DATA SHOWN =>
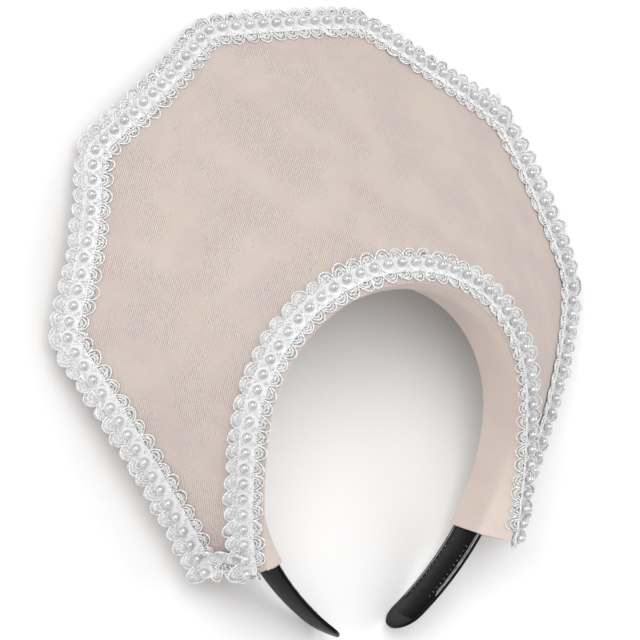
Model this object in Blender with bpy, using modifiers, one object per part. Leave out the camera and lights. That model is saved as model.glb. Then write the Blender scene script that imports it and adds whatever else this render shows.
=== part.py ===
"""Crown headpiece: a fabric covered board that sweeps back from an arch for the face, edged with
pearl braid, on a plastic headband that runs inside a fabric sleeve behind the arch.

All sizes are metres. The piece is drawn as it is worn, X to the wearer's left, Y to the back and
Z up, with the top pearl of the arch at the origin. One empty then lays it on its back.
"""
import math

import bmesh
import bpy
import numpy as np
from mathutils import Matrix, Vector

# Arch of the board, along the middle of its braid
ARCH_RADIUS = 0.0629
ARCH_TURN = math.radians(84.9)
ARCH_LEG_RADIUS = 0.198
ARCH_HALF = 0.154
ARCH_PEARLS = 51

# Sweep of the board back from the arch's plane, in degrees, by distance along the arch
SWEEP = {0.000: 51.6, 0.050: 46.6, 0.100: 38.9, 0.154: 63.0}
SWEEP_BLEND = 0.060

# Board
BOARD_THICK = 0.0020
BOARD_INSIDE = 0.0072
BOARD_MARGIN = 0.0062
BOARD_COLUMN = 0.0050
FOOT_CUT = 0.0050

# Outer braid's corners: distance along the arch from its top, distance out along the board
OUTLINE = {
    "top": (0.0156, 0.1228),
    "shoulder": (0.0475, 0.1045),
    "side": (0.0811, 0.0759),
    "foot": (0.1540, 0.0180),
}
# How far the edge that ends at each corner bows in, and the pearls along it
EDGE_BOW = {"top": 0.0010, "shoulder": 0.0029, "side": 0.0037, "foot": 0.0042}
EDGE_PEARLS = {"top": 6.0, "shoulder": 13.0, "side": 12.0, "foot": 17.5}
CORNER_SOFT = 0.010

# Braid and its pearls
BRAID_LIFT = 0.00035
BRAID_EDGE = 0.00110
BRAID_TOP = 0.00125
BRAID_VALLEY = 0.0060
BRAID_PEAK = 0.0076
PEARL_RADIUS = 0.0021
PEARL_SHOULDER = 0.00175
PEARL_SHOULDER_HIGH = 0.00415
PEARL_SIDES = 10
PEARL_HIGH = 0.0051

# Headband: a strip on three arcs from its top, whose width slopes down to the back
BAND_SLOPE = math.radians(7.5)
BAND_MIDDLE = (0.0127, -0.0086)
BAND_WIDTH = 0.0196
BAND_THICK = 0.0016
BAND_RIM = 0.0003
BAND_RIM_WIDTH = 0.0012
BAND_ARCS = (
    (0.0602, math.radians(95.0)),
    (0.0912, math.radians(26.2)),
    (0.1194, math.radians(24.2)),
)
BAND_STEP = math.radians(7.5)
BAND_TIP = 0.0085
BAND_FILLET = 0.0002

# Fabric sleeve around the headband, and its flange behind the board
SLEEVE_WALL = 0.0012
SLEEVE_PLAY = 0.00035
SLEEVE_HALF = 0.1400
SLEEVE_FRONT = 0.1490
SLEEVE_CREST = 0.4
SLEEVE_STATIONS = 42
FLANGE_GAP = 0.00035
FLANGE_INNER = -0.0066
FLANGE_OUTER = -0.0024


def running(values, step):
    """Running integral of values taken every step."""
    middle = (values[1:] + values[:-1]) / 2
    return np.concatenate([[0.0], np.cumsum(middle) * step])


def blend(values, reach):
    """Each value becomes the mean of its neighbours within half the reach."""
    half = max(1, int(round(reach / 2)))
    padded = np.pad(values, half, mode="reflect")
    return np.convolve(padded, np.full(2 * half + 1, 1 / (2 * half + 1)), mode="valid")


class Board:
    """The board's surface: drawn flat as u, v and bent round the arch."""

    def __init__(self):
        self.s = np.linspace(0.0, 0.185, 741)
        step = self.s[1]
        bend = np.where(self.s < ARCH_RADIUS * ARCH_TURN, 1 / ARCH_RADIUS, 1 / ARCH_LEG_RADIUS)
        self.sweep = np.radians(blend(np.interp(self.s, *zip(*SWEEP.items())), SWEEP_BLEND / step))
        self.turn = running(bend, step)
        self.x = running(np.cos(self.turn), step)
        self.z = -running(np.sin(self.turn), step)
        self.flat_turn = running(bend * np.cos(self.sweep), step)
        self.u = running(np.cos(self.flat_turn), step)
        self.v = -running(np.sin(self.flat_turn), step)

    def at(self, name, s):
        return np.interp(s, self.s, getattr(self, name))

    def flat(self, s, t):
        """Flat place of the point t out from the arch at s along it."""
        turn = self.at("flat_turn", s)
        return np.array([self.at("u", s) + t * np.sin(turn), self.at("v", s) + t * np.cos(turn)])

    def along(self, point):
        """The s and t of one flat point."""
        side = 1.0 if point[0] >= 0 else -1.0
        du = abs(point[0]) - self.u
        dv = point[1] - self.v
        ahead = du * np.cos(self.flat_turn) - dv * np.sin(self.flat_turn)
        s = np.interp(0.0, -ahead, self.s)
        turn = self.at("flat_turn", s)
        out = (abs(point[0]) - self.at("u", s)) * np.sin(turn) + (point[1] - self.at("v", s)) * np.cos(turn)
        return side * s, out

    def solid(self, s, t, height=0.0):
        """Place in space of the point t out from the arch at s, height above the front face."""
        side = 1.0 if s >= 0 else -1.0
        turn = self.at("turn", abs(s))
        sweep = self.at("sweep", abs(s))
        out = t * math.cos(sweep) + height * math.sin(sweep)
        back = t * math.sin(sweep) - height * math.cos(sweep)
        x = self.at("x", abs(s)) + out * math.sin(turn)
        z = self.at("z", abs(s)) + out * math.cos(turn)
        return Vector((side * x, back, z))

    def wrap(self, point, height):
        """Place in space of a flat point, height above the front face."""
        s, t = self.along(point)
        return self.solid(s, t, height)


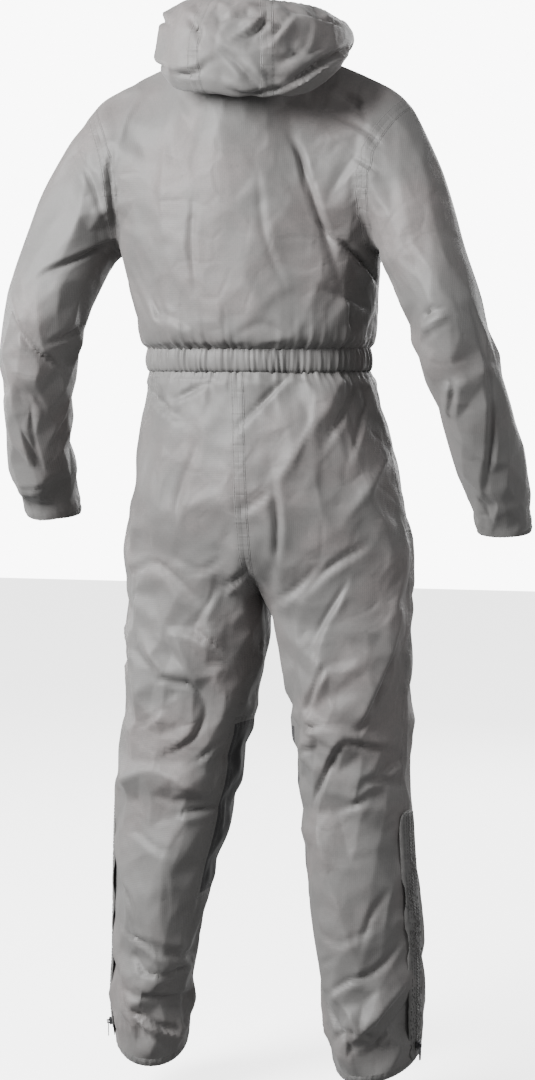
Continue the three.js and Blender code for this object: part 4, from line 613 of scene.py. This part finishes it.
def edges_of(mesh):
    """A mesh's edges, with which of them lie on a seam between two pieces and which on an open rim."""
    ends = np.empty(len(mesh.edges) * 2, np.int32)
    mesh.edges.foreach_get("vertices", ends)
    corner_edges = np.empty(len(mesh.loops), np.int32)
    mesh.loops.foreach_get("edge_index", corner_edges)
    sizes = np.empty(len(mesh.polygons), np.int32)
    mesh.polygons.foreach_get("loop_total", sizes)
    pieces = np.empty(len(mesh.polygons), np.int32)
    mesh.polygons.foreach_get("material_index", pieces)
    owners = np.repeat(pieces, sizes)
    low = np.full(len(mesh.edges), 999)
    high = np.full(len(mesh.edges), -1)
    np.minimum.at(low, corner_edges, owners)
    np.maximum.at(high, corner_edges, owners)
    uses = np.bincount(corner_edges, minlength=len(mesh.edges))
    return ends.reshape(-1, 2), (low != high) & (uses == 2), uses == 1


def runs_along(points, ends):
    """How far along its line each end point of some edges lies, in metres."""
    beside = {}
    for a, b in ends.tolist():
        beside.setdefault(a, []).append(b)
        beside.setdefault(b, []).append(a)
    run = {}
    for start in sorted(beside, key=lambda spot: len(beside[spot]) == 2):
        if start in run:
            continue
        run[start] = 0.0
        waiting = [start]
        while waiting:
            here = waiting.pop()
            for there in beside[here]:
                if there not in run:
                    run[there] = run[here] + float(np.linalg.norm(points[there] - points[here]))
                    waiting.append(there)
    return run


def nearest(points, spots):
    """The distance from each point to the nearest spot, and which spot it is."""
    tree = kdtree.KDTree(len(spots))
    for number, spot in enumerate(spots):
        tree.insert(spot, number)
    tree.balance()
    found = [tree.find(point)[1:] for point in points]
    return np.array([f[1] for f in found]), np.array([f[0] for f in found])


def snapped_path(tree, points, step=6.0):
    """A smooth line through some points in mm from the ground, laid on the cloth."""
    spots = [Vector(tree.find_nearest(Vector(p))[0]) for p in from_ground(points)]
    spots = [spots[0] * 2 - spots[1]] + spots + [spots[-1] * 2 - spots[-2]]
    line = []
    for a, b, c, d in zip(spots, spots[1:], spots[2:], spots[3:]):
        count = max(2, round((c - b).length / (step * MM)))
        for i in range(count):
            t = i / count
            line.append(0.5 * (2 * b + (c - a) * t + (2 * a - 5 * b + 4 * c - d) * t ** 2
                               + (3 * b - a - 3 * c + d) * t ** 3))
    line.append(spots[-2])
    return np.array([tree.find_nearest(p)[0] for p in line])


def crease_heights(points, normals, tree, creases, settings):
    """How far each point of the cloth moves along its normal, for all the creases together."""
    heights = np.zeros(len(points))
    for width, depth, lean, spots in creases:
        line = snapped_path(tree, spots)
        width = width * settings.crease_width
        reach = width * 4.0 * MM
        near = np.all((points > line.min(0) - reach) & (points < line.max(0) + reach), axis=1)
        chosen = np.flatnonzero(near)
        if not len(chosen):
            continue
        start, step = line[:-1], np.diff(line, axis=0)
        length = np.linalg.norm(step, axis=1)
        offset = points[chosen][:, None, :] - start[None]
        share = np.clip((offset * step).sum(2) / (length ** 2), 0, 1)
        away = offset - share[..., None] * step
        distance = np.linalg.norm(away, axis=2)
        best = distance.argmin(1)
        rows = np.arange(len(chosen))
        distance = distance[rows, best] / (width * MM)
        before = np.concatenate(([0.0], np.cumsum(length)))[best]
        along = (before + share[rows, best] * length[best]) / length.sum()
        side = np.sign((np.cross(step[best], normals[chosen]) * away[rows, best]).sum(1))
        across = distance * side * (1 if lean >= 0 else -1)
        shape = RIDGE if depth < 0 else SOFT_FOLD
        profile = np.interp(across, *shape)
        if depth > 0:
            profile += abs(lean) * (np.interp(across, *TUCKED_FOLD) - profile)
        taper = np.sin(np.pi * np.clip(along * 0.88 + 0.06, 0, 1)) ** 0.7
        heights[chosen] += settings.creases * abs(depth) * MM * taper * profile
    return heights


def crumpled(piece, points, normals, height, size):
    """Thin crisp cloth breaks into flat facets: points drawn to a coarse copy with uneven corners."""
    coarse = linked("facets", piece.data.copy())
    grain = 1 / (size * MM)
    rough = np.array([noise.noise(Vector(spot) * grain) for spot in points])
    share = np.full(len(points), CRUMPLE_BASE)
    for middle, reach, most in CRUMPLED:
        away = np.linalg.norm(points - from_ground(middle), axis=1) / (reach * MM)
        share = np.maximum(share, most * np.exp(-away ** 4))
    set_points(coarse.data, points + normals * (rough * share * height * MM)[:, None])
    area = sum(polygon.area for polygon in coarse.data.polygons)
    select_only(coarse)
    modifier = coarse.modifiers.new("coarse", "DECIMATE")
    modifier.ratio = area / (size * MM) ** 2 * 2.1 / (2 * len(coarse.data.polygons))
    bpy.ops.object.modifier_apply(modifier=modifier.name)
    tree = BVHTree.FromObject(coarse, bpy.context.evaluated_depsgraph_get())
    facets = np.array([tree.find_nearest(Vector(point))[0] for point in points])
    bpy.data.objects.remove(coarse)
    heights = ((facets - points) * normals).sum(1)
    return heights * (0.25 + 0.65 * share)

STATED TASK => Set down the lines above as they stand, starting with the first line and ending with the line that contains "CORNER_SOFT = 0.010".

EXERCISE RESPONSE =>
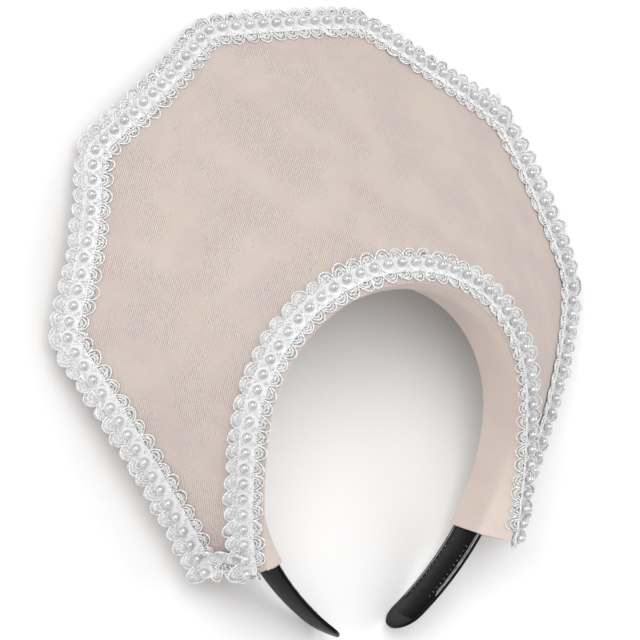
Model this object in Blender with bpy, using modifiers, one object per part. Leave out the camera and lights. That model is saved as model.glb. Then write the Blender scene script that imports it and adds whatever else this render shows.
=== part.py ===
"""Crown headpiece: a fabric covered board that sweeps back from an arch for the face, edged with
pearl braid, on a plastic headband that runs inside a fabric sleeve behind the arch.

All sizes are metres. The piece is drawn as it is worn, X to the wearer's left, Y to the back and
Z up, with the top pearl of the arch at the origin. One empty then lays it on its back.
"""
import math

import bmesh
import bpy
import numpy as np
from mathutils import Matrix, Vector

# Arch of the board, along the middle of its braid
ARCH_RADIUS = 0.0629
ARCH_TURN = math.radians(84.9)
ARCH_LEG_RADIUS = 0.198
ARCH_HALF = 0.154
ARCH_PEARLS = 51

# Sweep of the board back from the arch's plane, in degrees, by distance along the arch
SWEEP = {0.000: 51.6, 0.050: 46.6, 0.100: 38.9, 0.154: 63.0}
SWEEP_BLEND = 0.060

# Board
BOARD_THICK = 0.0020
BOARD_INSIDE = 0.0072
BOARD_MARGIN = 0.0062
BOARD_COLUMN = 0.0050
FOOT_CUT = 0.0050

# Outer braid's corners: distance along the arch from its top, distance out along the board
OUTLINE = {
    "top": (0.0156, 0.1228),
    "shoulder": (0.0475, 0.1045),
    "side": (0.0811, 0.0759),
    "foot": (0.1540, 0.0180),
}
# How far the edge that ends at each corner bows in, and the pearls along it
EDGE_BOW = {"top": 0.0010, "shoulder": 0.0029, "side": 0.0037, "foot": 0.0042}
EDGE_PEARLS = {"top": 6.0, "shoulder": 13.0, "side": 12.0, "foot": 17.5}
CORNER_SOFT = 0.010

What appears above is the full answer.